● Problem description:
The records follow. Print, word for word, the first line through the "return (*np.where(low, channels" line.

[Start Stored data]

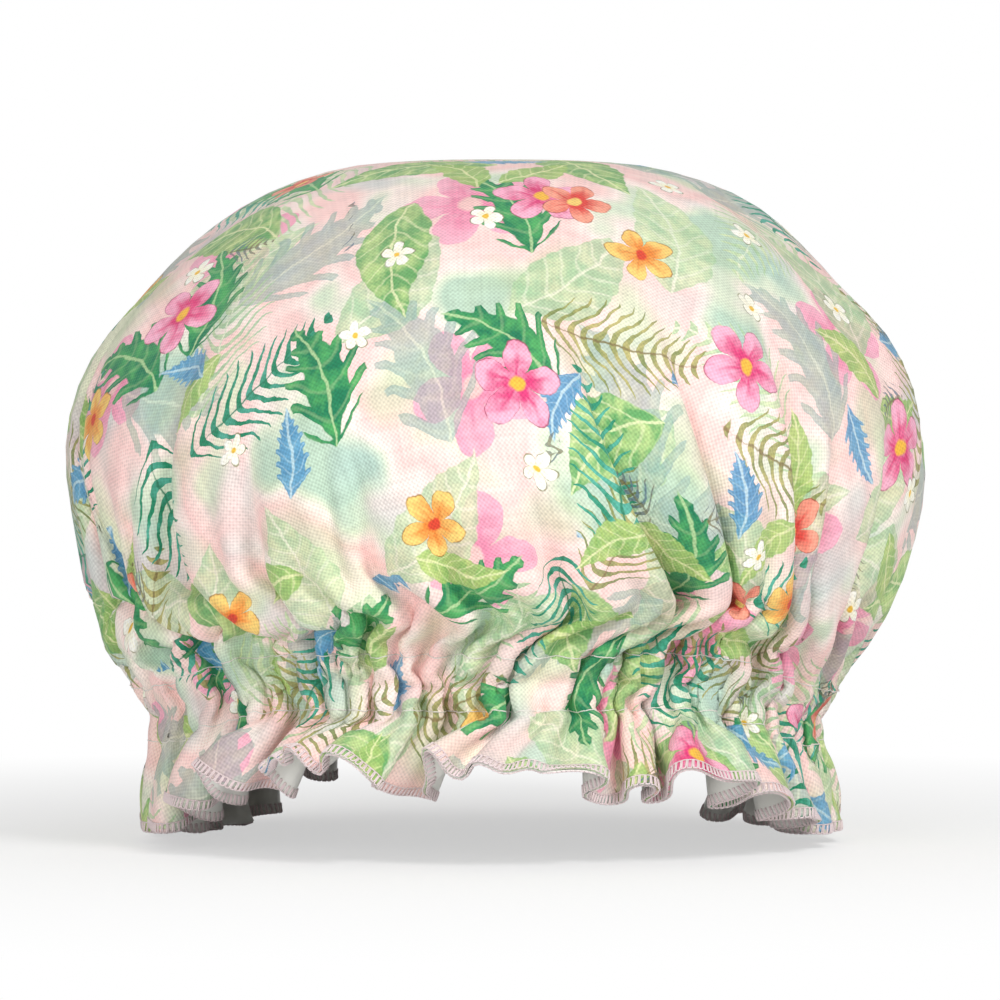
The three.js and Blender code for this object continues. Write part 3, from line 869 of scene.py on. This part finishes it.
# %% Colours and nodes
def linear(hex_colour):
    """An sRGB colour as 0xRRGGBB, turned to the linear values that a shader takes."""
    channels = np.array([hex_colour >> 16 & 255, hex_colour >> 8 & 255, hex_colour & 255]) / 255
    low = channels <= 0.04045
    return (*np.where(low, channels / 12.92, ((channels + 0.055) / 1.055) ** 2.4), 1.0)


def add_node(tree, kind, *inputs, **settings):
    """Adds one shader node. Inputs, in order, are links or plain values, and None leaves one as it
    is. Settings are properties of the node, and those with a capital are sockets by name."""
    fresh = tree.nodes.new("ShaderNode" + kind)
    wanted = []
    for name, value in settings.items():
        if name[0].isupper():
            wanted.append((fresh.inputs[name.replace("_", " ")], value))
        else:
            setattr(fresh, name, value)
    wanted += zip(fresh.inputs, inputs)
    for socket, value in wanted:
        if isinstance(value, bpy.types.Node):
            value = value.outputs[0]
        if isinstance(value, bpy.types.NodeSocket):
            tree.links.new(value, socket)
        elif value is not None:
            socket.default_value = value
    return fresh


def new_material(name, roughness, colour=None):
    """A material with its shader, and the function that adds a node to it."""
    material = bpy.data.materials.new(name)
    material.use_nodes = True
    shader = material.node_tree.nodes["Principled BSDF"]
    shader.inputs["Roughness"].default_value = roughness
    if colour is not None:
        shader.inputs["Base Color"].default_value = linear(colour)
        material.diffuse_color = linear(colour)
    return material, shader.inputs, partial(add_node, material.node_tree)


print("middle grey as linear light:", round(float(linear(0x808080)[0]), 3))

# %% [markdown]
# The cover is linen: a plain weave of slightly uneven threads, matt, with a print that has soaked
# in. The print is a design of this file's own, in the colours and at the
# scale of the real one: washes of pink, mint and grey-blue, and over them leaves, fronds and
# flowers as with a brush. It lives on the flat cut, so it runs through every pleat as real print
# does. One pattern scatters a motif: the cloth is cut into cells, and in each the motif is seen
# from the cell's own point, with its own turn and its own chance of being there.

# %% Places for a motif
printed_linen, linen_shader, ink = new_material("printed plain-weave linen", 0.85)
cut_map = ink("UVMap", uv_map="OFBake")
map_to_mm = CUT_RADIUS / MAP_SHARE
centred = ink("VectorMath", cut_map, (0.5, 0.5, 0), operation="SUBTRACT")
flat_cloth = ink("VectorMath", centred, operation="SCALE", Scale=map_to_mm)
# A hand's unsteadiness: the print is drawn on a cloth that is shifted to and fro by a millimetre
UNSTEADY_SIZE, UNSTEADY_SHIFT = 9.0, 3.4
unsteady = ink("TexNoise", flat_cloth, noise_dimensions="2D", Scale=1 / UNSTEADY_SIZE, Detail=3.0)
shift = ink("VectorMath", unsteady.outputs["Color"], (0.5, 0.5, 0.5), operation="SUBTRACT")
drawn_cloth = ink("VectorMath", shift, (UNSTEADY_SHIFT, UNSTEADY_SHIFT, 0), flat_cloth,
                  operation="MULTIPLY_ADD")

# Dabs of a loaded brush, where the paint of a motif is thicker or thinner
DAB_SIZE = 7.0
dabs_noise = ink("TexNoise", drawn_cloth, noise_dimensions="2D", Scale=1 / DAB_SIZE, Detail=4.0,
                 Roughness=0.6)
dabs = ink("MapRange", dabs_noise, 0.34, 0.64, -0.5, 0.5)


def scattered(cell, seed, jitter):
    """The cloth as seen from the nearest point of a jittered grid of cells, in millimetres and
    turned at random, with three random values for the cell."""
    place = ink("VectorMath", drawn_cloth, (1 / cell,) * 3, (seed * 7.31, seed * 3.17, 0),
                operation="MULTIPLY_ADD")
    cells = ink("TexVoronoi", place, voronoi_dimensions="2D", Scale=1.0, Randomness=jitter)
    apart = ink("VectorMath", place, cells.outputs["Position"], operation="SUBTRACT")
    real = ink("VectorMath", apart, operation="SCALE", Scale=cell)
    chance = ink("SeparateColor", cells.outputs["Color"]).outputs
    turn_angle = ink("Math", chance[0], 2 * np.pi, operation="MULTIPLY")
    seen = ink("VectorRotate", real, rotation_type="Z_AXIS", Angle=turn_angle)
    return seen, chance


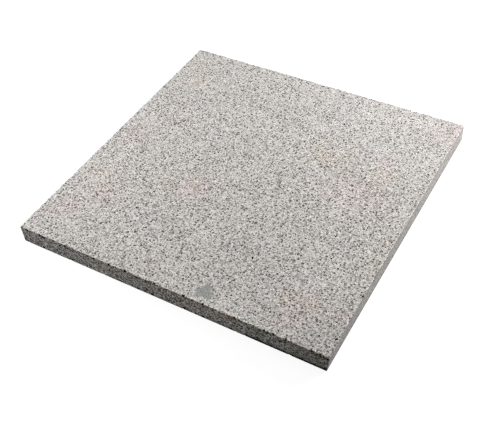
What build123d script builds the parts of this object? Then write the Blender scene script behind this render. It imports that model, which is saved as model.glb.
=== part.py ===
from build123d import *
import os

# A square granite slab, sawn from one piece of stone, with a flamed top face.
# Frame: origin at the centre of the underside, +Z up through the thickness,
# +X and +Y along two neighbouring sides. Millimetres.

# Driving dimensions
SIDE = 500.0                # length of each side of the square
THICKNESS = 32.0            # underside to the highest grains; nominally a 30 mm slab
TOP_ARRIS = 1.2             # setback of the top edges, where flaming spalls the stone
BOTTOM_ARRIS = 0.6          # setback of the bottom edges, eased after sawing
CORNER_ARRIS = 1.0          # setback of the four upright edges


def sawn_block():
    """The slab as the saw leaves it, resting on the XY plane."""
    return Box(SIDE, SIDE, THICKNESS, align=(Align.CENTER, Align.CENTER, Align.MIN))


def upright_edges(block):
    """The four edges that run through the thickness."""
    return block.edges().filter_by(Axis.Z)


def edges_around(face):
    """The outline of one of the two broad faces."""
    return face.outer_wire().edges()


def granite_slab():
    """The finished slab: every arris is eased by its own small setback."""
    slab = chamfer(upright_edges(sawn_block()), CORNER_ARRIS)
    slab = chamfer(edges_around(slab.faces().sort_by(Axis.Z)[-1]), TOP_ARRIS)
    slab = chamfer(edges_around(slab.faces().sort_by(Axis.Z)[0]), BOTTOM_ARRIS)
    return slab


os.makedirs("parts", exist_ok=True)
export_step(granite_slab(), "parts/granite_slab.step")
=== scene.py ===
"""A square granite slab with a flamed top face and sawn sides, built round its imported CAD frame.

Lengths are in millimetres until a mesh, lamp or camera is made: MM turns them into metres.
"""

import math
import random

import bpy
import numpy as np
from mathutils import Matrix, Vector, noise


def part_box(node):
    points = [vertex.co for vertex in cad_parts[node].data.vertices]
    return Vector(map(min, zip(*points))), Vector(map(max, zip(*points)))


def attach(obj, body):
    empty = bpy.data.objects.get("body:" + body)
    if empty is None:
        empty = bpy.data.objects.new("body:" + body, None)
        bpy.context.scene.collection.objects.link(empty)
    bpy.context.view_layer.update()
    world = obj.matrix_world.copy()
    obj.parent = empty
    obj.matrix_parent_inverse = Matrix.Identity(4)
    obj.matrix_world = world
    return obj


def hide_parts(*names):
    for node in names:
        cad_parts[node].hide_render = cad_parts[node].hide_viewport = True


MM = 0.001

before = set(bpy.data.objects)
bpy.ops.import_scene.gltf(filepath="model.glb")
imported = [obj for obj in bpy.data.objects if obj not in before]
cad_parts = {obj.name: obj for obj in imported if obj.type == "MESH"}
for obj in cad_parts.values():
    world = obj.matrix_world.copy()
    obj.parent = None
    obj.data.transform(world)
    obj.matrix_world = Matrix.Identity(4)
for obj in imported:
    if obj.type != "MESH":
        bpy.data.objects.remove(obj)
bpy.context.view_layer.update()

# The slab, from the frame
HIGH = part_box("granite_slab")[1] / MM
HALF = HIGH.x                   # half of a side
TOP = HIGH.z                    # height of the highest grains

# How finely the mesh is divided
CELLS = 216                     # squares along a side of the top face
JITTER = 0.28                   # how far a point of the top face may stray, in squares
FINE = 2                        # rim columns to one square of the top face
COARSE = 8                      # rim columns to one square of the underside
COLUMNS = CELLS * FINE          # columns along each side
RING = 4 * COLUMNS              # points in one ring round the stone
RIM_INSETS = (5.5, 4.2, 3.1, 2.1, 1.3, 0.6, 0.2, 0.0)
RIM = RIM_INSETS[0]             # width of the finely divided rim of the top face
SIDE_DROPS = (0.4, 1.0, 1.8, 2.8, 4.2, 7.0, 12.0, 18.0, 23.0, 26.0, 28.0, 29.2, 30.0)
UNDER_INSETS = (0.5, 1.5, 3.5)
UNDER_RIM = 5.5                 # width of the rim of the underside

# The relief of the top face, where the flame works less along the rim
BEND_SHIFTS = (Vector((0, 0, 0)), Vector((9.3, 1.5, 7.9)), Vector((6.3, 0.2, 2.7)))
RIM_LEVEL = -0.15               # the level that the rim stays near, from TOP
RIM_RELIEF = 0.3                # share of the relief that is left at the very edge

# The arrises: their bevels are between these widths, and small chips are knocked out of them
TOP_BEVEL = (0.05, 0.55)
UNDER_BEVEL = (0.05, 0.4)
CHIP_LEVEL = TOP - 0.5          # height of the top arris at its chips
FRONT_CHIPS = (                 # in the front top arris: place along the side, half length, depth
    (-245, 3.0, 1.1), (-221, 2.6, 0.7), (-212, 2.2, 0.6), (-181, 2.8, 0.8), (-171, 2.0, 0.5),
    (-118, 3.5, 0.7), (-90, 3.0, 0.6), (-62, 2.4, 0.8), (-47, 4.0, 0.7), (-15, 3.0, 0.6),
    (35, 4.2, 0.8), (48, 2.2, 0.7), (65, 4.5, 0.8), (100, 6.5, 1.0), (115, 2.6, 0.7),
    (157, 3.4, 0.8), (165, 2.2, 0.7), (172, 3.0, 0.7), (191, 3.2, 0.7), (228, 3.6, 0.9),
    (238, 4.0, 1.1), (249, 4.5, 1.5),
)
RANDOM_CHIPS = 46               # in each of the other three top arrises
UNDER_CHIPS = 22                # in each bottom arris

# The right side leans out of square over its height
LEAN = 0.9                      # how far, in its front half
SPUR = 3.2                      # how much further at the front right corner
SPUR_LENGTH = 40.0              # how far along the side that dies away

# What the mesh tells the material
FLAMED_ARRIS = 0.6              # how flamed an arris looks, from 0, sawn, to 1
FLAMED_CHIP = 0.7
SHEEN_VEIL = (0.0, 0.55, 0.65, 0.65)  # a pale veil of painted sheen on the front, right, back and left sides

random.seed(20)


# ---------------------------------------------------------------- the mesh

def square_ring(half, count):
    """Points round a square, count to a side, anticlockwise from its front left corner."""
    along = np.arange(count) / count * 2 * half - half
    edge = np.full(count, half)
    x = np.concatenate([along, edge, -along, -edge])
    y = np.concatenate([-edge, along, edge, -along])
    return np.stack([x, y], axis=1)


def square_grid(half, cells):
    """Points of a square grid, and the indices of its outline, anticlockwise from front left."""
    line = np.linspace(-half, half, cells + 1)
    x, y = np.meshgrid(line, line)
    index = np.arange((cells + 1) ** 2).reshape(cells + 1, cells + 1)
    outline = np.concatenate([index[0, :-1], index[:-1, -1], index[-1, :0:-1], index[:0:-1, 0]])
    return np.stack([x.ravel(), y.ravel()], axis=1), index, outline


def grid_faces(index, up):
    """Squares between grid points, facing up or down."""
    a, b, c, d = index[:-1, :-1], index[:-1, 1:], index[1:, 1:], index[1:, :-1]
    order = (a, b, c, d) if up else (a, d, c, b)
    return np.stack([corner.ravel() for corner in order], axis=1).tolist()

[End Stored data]

● Solution:
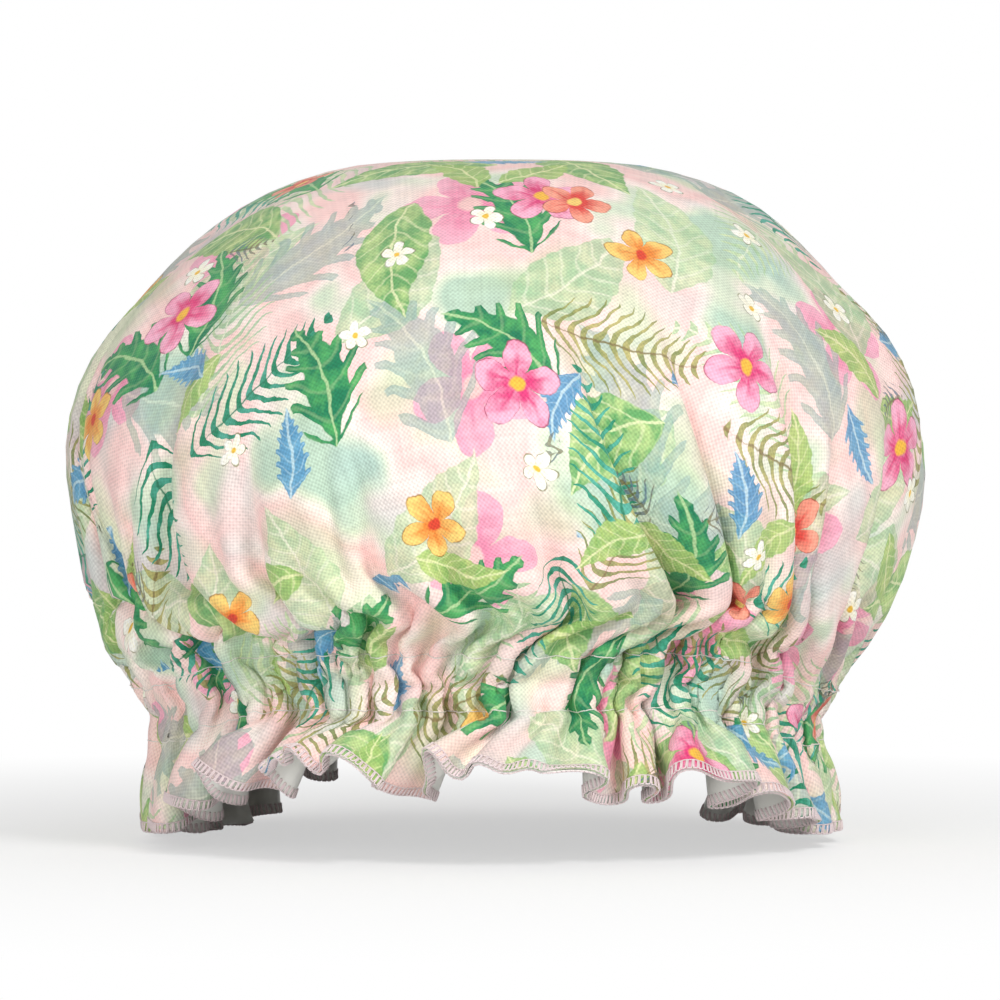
The three.js and Blender code for this object continues. Write part 3, from line 869 of scene.py on. This part finishes it.
# %% Colours and nodes
def linear(hex_colour):
    """An sRGB colour as 0xRRGGBB, turned to the linear values that a shader takes."""
    channels = np.array([hex_colour >> 16 & 255, hex_colour >> 8 & 255, hex_colour & 255]) / 255
    low = channels <= 0.04045
    return (*np.where(low, channels / 12.92, ((channels + 0.055) / 1.055) ** 2.4), 1.0)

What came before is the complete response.